Designing and planting a container from scratch brings me a deep feeling of joy. I love thinking about the purpose of the container, picking plants that match my goals and getting my hands dirty. 

But doing so every year with every container I have would be not just unsustainable, but downright unaffordable. So I don’t wipe the slate clean every time, but reuse and work around what I have. 

Take, for example, the sensory container that I planted in this large terracotta pot the previous May.

Container variation 1: The previous May.

The arrangement lasted well into the fall, when I replaced the annuals with chrysanthemums. This May, I planted some forget-me-nots as placeholders for summer flowers that I’m growing from seed. 

In the meantime, the variegated glechoma and the ornamental grass (Acorus gramineus) – both evergreen perennials – have been framing everything nicely. 

Container variation 2: This May.

In the fall, the chrysanthemums will bloom again, thus resetting the perennial cycle of a perennial container. Then next spring, the forget-me-nots will bloom again. You get the idea. I’m creating three iterations of the same container for the price of one. 

4. You use pots that are too small. 

As I mentioned in my previous point, I’m a big proponent of using what we have before shelling out for something new. But sometimes that can backfire and we end up wasting even more money, time, and resources. The classic trap that I’ve fallen into (repeatedly, I’m not ashamed to admit) is using pots that are too small for the plants I’m hosting in them. 

There are two main problems with using small pots. First of all, if you’re planting a perennial that has a larger root structure, a small pot will impede root growth. Which, in turn, will prevent the plant from growing and sometimes flowering. 

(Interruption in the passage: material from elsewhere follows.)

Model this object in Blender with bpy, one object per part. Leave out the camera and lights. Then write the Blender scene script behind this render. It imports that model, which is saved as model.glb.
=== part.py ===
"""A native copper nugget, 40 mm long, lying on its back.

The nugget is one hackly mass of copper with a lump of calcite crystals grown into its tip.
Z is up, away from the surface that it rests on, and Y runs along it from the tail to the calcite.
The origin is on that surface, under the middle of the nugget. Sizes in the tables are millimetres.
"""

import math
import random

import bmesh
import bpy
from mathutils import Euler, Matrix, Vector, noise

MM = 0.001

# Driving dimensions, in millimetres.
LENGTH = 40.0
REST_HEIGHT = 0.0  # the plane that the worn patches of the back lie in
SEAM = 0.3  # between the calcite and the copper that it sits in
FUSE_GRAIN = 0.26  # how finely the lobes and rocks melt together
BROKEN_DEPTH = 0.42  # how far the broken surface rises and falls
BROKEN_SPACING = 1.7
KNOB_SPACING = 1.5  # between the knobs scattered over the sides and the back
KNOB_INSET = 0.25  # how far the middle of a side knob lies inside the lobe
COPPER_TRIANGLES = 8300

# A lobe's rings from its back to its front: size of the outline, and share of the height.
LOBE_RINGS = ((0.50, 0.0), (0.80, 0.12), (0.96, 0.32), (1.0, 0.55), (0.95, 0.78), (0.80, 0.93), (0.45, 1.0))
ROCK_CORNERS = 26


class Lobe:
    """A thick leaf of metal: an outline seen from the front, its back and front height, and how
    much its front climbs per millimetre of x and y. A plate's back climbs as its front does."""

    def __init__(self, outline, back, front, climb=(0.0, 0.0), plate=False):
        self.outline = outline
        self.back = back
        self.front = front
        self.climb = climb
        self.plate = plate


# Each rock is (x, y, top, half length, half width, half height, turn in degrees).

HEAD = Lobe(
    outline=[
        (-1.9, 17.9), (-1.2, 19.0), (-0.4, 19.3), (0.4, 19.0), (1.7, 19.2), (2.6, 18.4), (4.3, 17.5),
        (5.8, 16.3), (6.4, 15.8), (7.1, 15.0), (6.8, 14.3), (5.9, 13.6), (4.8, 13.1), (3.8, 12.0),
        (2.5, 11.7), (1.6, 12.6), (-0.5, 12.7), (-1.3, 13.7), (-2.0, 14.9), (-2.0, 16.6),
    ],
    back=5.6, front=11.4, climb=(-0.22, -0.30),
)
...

I planted some perennial herbs in small containers. So clearly a mistake that I still make, despite knowing better.

Secondly, small containers dry up too fast in the summer heat. You’re setting yourself up for too much watering work if your container is small. 

However, I know that not everyone has room for large pots. I used to garden on a very small wedge-shaped balcony where I couldn’t have possibly fit anything larger than two gallons. 

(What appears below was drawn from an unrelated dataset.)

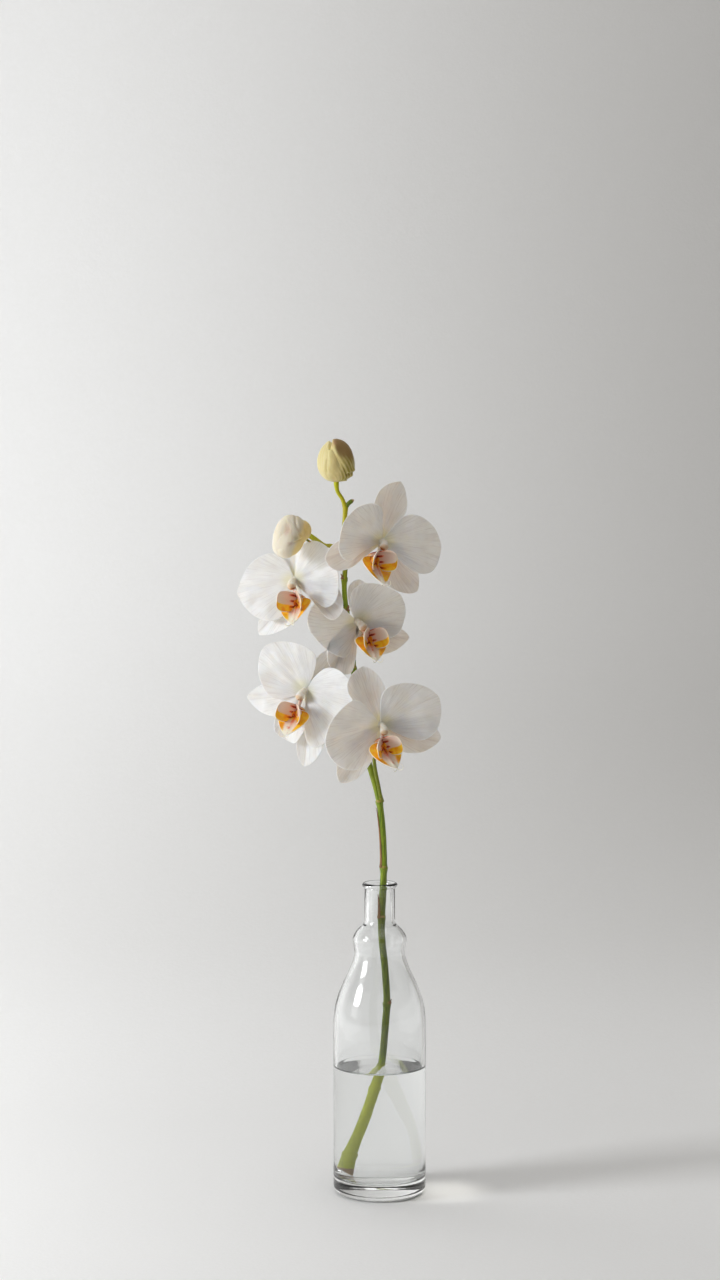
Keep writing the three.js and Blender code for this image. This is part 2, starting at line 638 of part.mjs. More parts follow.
/** A closed bud: an egg of folded sepals with low winding ridges, and a chin on the side of its stalk. */
function budGeometry({ width, depth, length, narrowing, keel, tip, chin }) {
  const egg = new THREE.SphereGeometry(1, BUD.around, BUD.along);
  const places = egg.getAttribute("position");
  for (let i = 0; i < places.count; i += 1) {
    const [x, y, z] = [places.getX(i), places.getY(i), places.getZ(i)];
    const round = Math.max(Math.hypot(x, z), 1e-3);
    const fold = Math.cos(BUD.ridges * (Math.atan2(z, x) - degrees(keel)) + BUD.twist * y);
    const ridge = (BUD.ridge / (width / 2)) * fold * round ** 2;
    const swell = (1 - narrowing * y) / round ** BUD.fullness + ridge;
    places.setXYZ(i, (x * width * swell) / 2, (y * length) / 2, (z * depth * swell) / 2);
  }
  const up = new THREE.Vector3(0, 1, 0);
  egg.applyQuaternion(new THREE.Quaternion().setFromUnitVectors(up, new THREE.Vector3(...tip).normalize()));
  const [offset, halfSizes] = chin;
  return geometryOf(fused([egg, ellipsoid(halfSizes, offset, 10, 7)]));
}

// ---------------------------------------------------------------------------------------------------------
// Assembly
// ---------------------------------------------------------------------------------------------------------

/** A named mesh with its own material. */
function piece(name, geometry, color, { roughness = 0.5, opacity = 1 } = {}) {
  const transparent = opacity < 1;
  const material = new THREE.MeshStandardMaterial({ color, roughness, metalness: 0, opacity, transparent });
  const mesh = new THREE.Mesh(geometry, material);
  mesh.name = name;
  return mesh;
}

const orchid = new THREE.Group();
orchid.add(piece("bottle", bottleGeometry(), COLOURS.glass, { roughness: 0.03, opacity: 0.35 }));
orchid.add(piece("water", waterGeometry(), COLOURS.water, { roughness: 0.02, opacity: 0.4 }));
orchid.add(piece("flower_stem", stemGeometry(), COLOURS.stem));

for (const bloom of BLOOMS) {
  const frame = bloomFrame(bloom);
  frame.add(piece(`${bloom.name}_petals`, bloomGeometry(bloom), COLOURS.petal));
  const lip = piece(`${bloom.name}_lip`, lipGeometry(bloom.lip), COLOURS.lip, { roughness: 0.45 });
  frame.add(placeLip(lip, bloom.lip));
  orchid.add(frame);
}

for (const [name, bud] of Object.entries(BUDS)) {
  const mesh = piece(name, budGeometry(bud), COLOURS.bud);
  mesh.position.set(...bud.centre);
  orchid.add(mesh);
}

export default orchid;
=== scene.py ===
"""A cut moth-orchid spike standing in a clear bottle vase that is part filled with water.

Sizes are in millimetres while a piece is shaped and are turned to metres when it is finished. +Z is up, the
front faces -Y, and the origin is the centre of the bottle's underside. Every bloom is shaped in a frame of
its own: x to the right, y up and z forward, out of its face.
"""

from __future__ import annotations

import logging
import math
from dataclasses import dataclass, field, replace
from enum import Enum
from typing import Callable, ClassVar, Sequence

import bmesh
import bpy
from mathutils import Matrix, Vector, noise

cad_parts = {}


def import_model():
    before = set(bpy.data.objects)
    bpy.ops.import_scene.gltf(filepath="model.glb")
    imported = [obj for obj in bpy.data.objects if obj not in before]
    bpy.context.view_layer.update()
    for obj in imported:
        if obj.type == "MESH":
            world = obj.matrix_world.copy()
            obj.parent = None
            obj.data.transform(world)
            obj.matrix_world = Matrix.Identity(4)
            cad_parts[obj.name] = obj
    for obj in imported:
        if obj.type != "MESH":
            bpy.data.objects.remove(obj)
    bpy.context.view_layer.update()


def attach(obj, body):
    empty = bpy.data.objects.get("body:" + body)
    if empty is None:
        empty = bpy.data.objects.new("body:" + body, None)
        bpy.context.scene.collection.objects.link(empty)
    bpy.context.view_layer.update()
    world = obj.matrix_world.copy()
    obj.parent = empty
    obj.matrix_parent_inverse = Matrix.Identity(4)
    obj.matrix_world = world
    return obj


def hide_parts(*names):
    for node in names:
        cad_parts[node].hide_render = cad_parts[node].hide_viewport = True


LOG = logging.getLogger("orchid")

MILLIMETRE = 0.001
BODY = "root"
ORIGIN = Vector((0, 0, 0))
UP = Vector((0, 0, 1))

Mesh = bmesh.types.BMesh
Tree = bpy.types.NodeTree
Socket = bpy.types.NodeSocket
Place = tuple[float, float, float]
Pair = tuple[float, float]
Tint = Callable[[Vector, float, float], float]
Inputs = dict[str | int, object]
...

In that case, my solution was to have drought-tolerant plants that didn’t need much root space. Succulents are a great choice for small containers. They don’t need too much water and they don’t grow a large root structure. 

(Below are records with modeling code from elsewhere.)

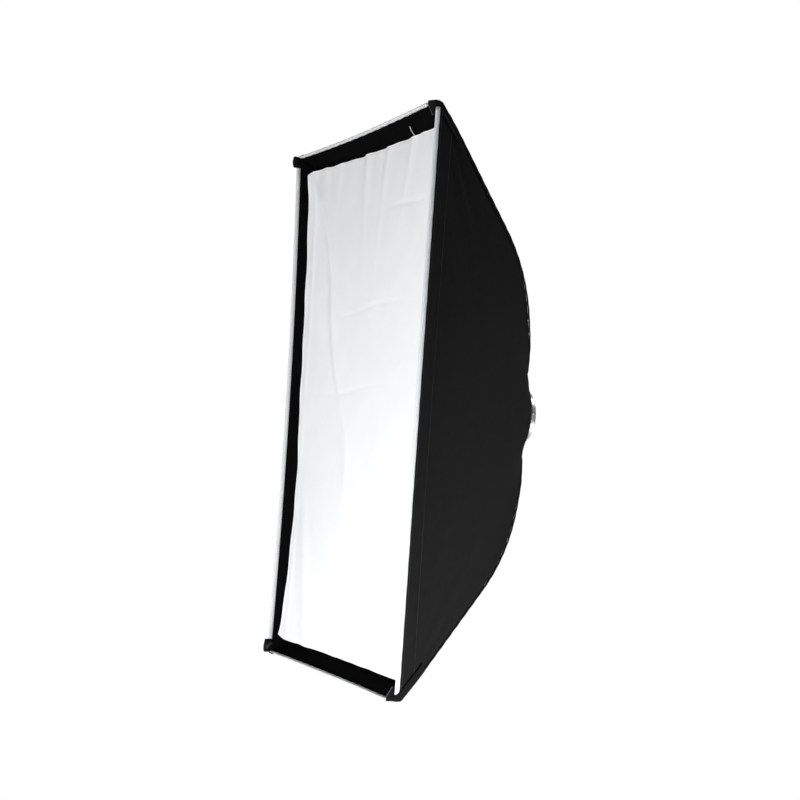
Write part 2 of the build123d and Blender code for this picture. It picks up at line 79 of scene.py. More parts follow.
# ---- Mesh helpers ----
def settle(point):
    """Where a point comes to rest: the frame is a little out of flat and the cloth is full round the ring."""
    x, y, z = point
    left = max(0.0, -x / HALF_WIDTH) ** 1.5
    near_front = min(1.0, max(0.0, (-0.10 - y) / 0.20))
    radius = math.hypot(x, z)
    drawn_in = math.exp(-(((HALF_WIDTH - x) / 0.028) ** 2)) * near_front ** 3 * (abs(z) / HALF_HEIGHT) ** 8
    fullness = math.exp(-(((radius - 0.125) / 0.040) ** 2)) * min(1.0, max(0.0, (y + 0.12) / 0.04))
    cuff_roll = math.exp(-(((radius - 0.090) / 0.020) ** 2)) * min(1.0, max(0.0, (y + 0.06) / 0.03))
    depth = y - TWIST * left * near_front * z / HALF_HEIGHT
    depth += FULL_ROUND_RING * fullness + CUFF_ROLL * cuff_roll
    return Vector((x, depth, z - math.copysign(CORNERS_DRAWN_IN, z) * drawn_in))


def finish_mesh(name, bm, material, smooth=True):
    """Turn a bmesh into a finished object at the origin."""
    for vert in bm.verts:
        vert.co = settle(vert.co)
    mesh = bpy.data.meshes.new(name)
    bm.to_mesh(mesh)
    bm.free()
    piece = bpy.data.objects.new(name, mesh)
    bpy.context.scene.collection.objects.link(piece)
    mesh.materials.append(material)
    if smooth:
        mesh.shade_smooth()
    return piece


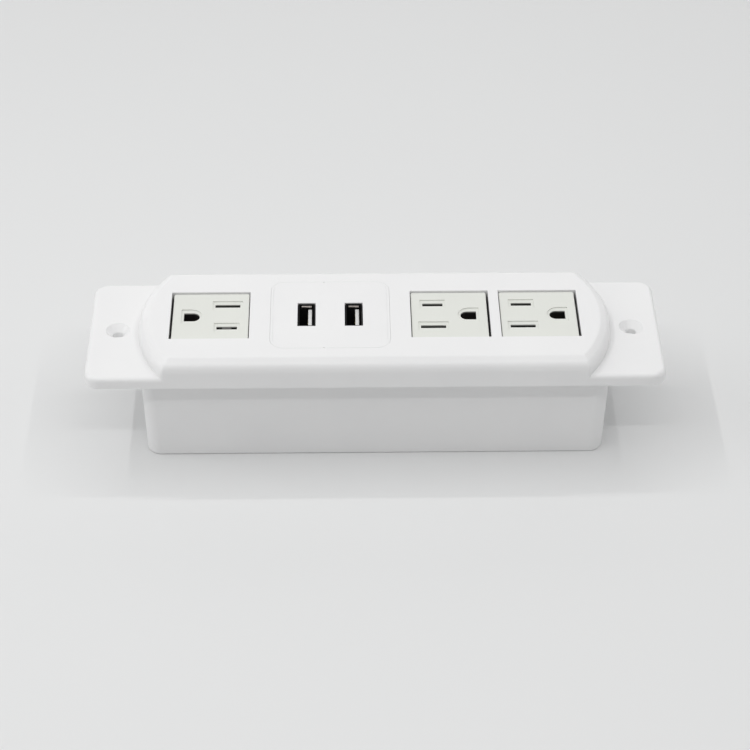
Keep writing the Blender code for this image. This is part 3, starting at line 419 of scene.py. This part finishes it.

Succulents can handle small containers, even in the summer months.

For more tips on how to garden in shallow soil, have a look at this article I wrote about rehauling my shallow mulch-only front garden

And while we’re at it, I think I should remind our readers that all containers, including outdoor ones, need drainage holes. Multiple drainage holes, evenly distributed, are better than a single one. But one is still better than none.

5. You mix plants with different needs in the same pot. 

I’m a big fan of the simplicity of single-plant containers. But at the same time, I don’t want to miss out on the beauty and elegance of mixed containers. Mixing and matching container plants is a creative labor of love. And so much fun. 

I wrote an entire article on different container combinations (twenty, to be precise), so I’m all for creating mixed displays. 

However, where we sometimes get into trouble is when we mix plants with different needs. This may not be such a problem if we’re planting annuals. They will only have to put up with a few months of mismatched needs. 

Mixing perennials wisely can make all the difference in how well they grow.

But with perennials, it can make all the difference between a struggling plant and a thriving one. 

There are two primary plant needs to pay attention to: water and light. Avoid combining in the same pot plants that don’t need too much water (for example, sedum) with plants that need a lot (such as hydrangeas). Because when you water your hydrangeas abundantly, you risk overwatering your sedum. 

When it comes to light, there’s a little bit more leeway. But don’t mix plants that prefer opposing ends of the spectrum. Shade-loving plants will be scorched in full sun. And sun-loving plants might not grow as fast or flower as much in the shade. 

Pair sun-loving perennials (such as this ornamental sweet potato vine) with other sun-loving perennials.

I would start by first deciding where the container will live for most of the growing season. Then choosing plants based on the intended location of the pot. 

Sure, experiment with textures and colors to help you decide what you like. But always do your best to match the needs of the plants. 

6. You don’t have a plan on how to overwinter perennials in containers. 

I wouldn’t normally mention overwintering in an article on container gardening. But since we’re talking about perennials here, it’s only natural to have a plan in place to enjoy them year after year. So not thinking ahead on how to do that could prove to be a mistake in a lot of scenarios. 

Here are a few examples of what I mean: 

Don’t leave young perennials to fend for themselves in the cold before they’ve had a chance to get established. Have a plan in place to overwinter young plants in a sheltered location. 

One of the containers that succumbed to frost this past winter.

Don’t plant in a terracotta pot if you garden in a place where you get a lot of deep freeze and you don’t have anywhere frost-free to move your pots. Cheap terracotta might shatter due to temperature fluctuations in the winter. It will make a mess and leave the roots of your perennials exposed. 

If you move the pots in a shed, garage or porch over the winter months, make sure you check on them occasionally and don’t let them dry out completely. 

These potted hydrangea get moved to a shed in the winter.

Also, keep in mind that perennials need a period of dormancy, so don’t keep them in a heated room over the winter. 

And while we’re at it, remember to always have a backup plan in case your container perennials don’t make it through the winter. You can take cuttings in fall for most perennials or do some propagation by layering your perennials in smaller containers (which you can then move indoors as backups). 

There are a lot of moving parts to consider when planting perennials in pots long-term. But if you manage to avoid these mistakes, you’ll be enjoying a successful container garden for years to come.